The even bigger news Farrakhan made in your interview was his flat statement he would not support a Jesse Jackson candidacy for the President -- on the grounds that this is the same old game Jesse is playing, rounding up black votes in the primaries and then delivering them to the man who wins the Democratic nominee. If you were in Farrakhan’s shoes, you would remember how he ended his policy of remaining outside of partisan politics in order to support Jackson in his 1984 race. In return for going to bat for Jackson when Jesse was receiving a fistful of death threats every day, Farrakhan has gotten nothing but abuse, beginning with the “black Hitler” blasts from the ADL and 14 years of demonization in the American press. Notice that Farrakhan said Jesse was “brilliant,” but that he was playing the same old games that hold no promise for ordinary black Americans. Another generation of young black men in prison, another generation of young black women struggling with fatherless families? In the past, Farrakhan has gone out of his way to refrain from any criticism of other black leaders. He broke out of that mold on your program.
You asked him about his comments in the Final Call about Monica Lewinsky and the fact that several Jewish women have participated in the scandal that is wrecking his presidency. Was she a Zionist plant? you asked. Farrakhan made biblical references to the lengths Jewish women would go on behalf of Israel. It is of course far-fetched to imagine such a conspiracy, but he indicated the notion was put into his head by Jeff Greenfield in a CNN program. I’m sure all Greenfield was doing was noting President Clinton’s weakness in the Middle East peace process as a result of the scandal, perhaps forcing him to tilt toward a harder-line Israeli position. Farrakhan extends the thought to conspiracy, wondering why there have been so many attacks on this particular President at this particular time -- a President who virtually endorsed the Labor Party and its “land-for-peace” Oslo accord. When you ask him why 91% of black Americans support Clinton while a minority of white Americans have a positive view of him, Farrakhan answered that blacks are suspicious of when there are concentrated attacks on a leader they believe is representing their interests. They do not trust the political establishment and do not believe the power elite necessarily acts on principle. I of course completely agree with him. The power elite conspiracy against Iraq finally became so obvious that it became a formal, public conspiracy. We actually have New York Times columnists advocating the assassination of Saddam Hussein and Congress appropriating funds to overthrow the Baghdad government. You quoted Sandy Berger, the President’s National Security advisor, about how sure they are that the pill factory bombed in the Sudan was making weapons on mass destruction. There isn’t anyone in your pay grade, Tim, who believes that baloney, yet the power elite decide to lie about it because everyone is involved.

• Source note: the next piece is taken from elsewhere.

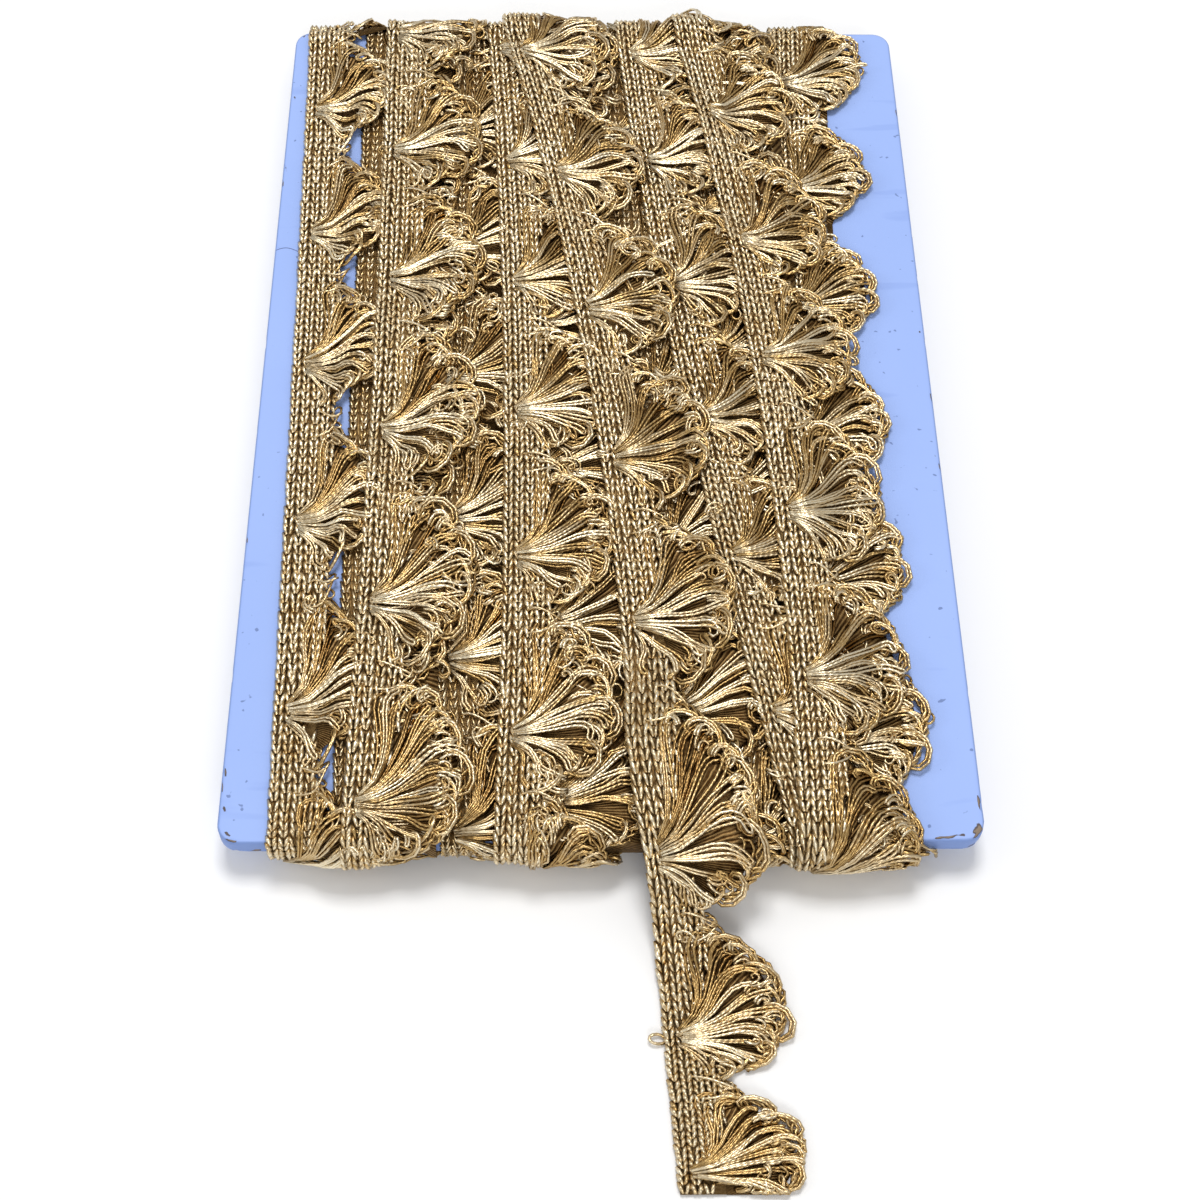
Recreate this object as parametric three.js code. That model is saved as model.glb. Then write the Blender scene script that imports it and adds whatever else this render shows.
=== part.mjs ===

Do you remember when Michael Milken was railroaded into federal prison, broken by the power elite. If there was any white capitalist who did more to channel capital to the black community than Michael Milken, via his junk bonds, I have no idea who it could be. It was Ivan Boesky, a true thief and swindler, who set up Milken in exchange for a sweetheart deal from the feds. At the time, Bill Tatum, editor of Harlem’s Amsterdam News, wondered if this was a white conspiracy to shut off the flow of capital to black America. I’ve told both Milken and Farrakhan that they are, respectively, the most demonized Jew in America and the most demonized black.
Yes, Louis Farrakhan is in an unusually pessimistic frame of mind. I’ve been doing my best to cheer him up, Tim, but I’ve not been feeling that cheerful myself of late. There are so many lies being told, so many cover-ups, so much despair about the state of the presidency, so much partisanship, so little leadership. We have an election coming up between two political parties who managed to do almost nothing of real help to the masses or ordinary Americans, and now they compete on who will be more aggressive in cracking down on crime or preaching morality to the down-and-out. And when the elections are over, we have the impreachment process to cheer us up some more.